- Aim
Exactly the lines from the start of the data through the line containing "return result" should be output, with both ends kept and nothing added.

- Recorded information
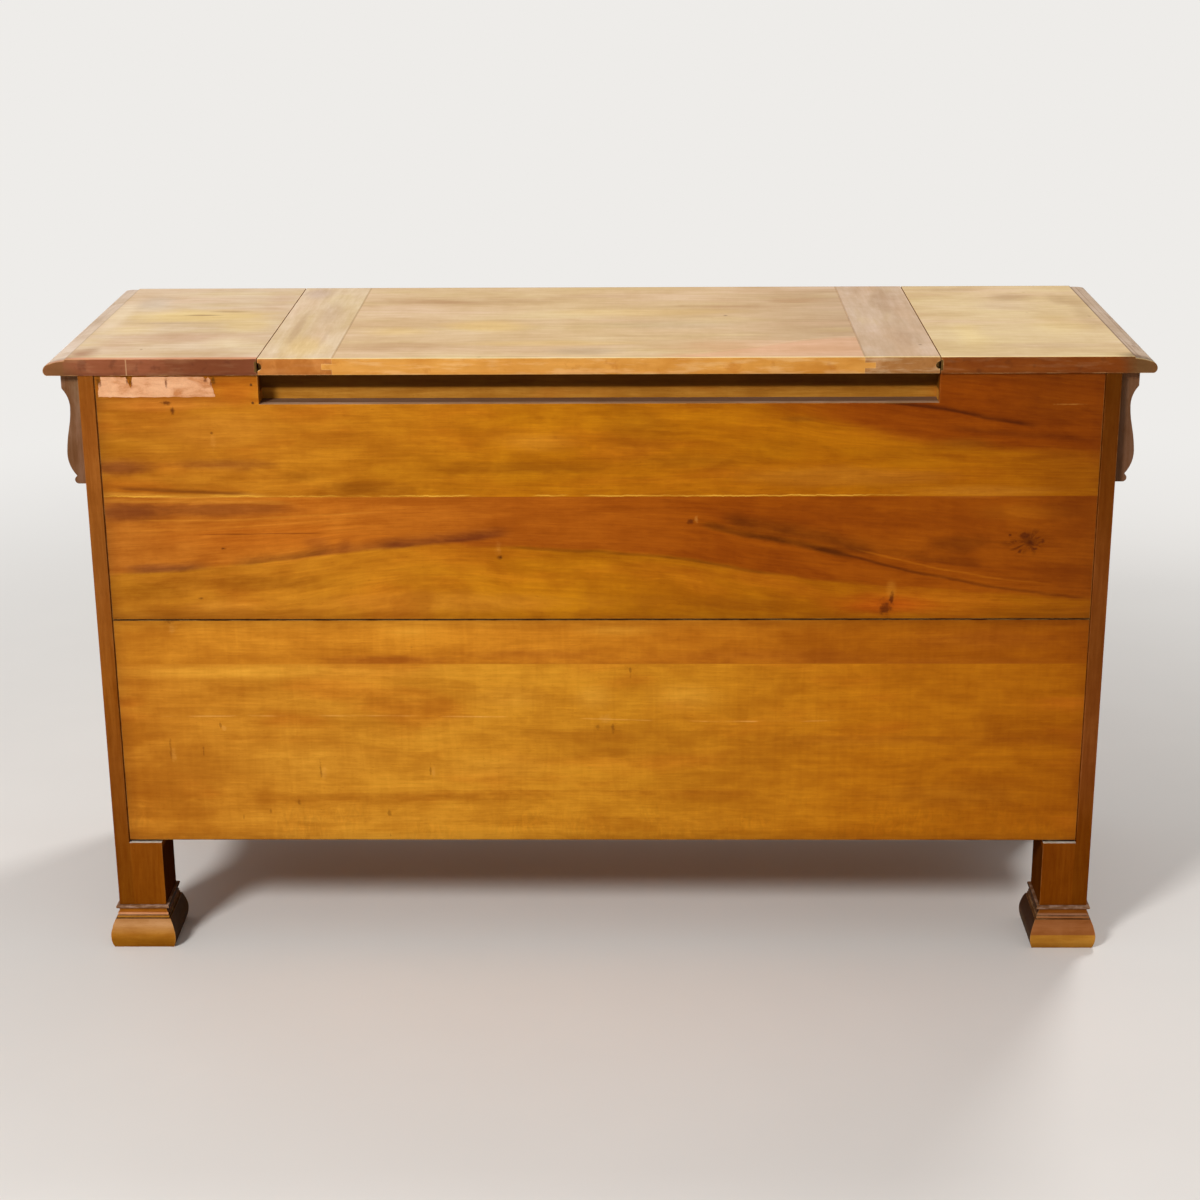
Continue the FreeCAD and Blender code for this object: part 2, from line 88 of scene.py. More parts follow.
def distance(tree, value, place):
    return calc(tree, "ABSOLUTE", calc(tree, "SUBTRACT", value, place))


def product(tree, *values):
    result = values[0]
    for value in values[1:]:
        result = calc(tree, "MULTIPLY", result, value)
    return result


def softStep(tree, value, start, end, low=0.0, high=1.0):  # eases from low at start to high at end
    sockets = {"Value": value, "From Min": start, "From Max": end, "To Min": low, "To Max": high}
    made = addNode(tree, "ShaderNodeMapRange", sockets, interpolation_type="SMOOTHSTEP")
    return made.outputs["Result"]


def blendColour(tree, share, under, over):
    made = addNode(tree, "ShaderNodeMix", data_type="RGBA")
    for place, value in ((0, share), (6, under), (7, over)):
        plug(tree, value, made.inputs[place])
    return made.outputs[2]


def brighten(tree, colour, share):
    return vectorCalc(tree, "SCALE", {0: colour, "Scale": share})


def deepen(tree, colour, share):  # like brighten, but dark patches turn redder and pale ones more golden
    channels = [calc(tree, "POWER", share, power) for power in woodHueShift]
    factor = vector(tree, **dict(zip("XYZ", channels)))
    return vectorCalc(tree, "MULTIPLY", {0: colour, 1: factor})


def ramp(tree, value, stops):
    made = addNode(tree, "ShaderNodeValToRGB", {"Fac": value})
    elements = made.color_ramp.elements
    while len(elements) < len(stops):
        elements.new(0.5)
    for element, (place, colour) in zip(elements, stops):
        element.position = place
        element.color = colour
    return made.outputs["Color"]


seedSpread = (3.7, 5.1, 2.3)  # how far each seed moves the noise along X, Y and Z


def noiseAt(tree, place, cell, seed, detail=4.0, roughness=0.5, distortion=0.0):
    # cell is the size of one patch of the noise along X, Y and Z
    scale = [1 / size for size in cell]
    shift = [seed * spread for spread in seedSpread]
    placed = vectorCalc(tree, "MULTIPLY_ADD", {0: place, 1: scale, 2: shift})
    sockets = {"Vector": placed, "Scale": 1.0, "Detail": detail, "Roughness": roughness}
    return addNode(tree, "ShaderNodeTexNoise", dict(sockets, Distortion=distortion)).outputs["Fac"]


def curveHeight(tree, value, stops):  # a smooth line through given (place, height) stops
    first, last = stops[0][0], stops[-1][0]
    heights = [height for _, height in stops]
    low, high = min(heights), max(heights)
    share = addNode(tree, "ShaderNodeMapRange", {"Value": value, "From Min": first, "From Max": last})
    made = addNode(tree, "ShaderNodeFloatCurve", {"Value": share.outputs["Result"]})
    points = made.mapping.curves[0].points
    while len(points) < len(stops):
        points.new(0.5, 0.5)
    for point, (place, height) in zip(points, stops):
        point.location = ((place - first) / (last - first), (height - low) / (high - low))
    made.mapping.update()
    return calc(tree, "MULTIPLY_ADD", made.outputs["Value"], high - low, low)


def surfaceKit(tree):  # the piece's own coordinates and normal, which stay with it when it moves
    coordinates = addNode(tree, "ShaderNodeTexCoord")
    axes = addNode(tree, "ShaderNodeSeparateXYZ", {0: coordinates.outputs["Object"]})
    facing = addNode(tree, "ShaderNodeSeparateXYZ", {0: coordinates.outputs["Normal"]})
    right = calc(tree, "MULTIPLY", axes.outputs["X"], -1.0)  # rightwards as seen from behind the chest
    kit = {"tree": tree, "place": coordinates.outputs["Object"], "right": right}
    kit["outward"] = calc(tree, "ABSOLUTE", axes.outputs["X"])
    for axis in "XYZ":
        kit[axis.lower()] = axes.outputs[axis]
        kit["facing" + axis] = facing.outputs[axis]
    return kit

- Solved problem
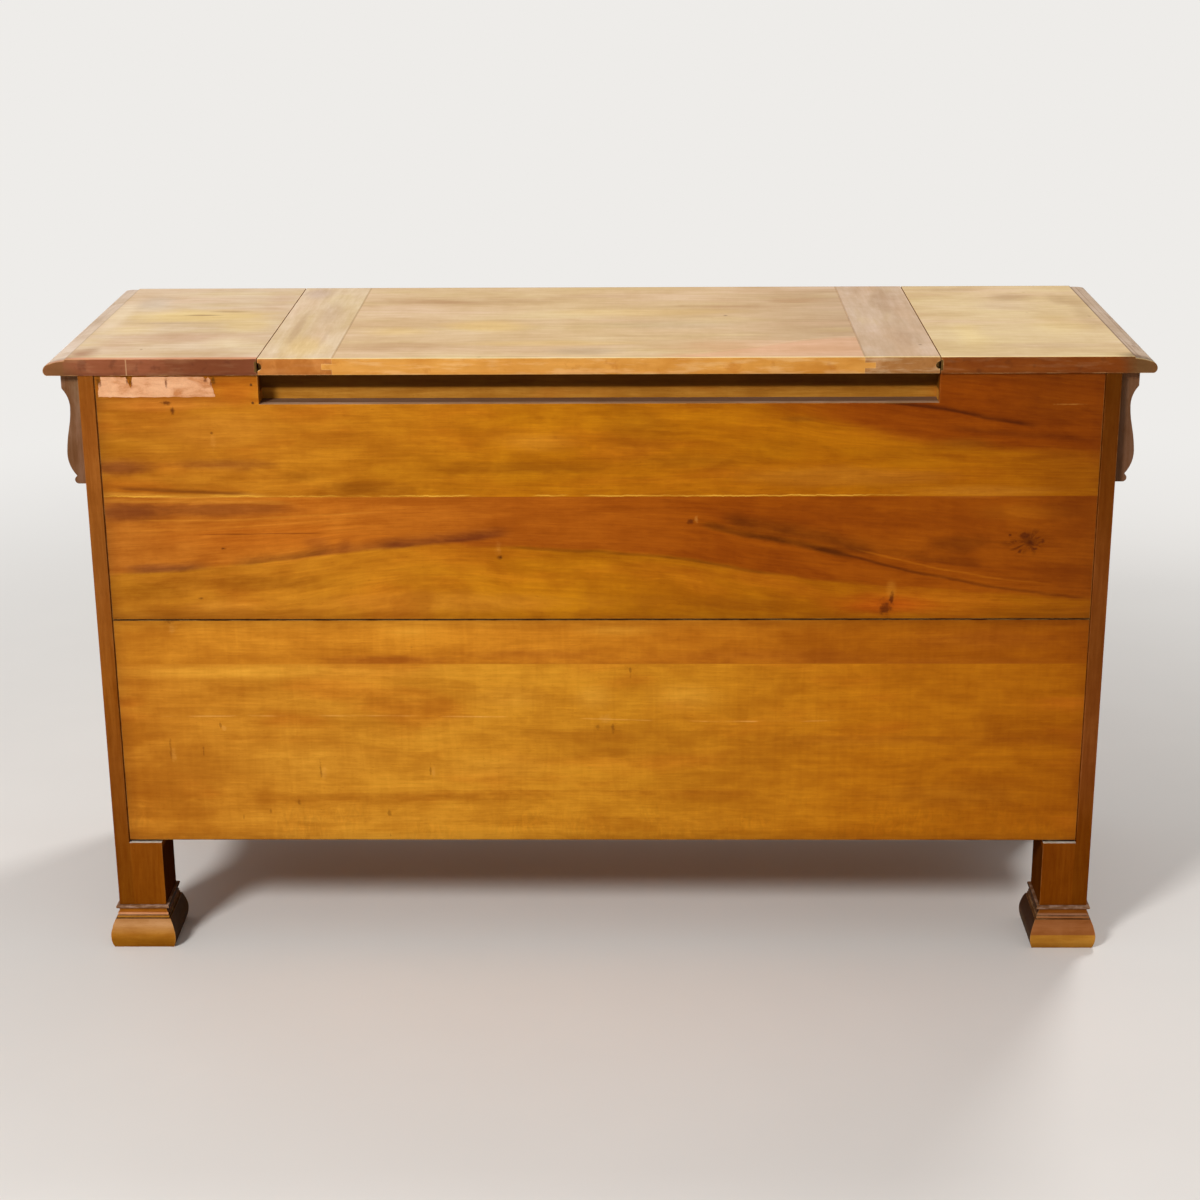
Continue the FreeCAD and Blender code for this object: part 2, from line 88 of scene.py. More parts follow.
def distance(tree, value, place):
    return calc(tree, "ABSOLUTE", calc(tree, "SUBTRACT", value, place))


def product(tree, *values):
    result = values[0]
    for value in values[1:]:
        result = calc(tree, "MULTIPLY", result, value)
    return result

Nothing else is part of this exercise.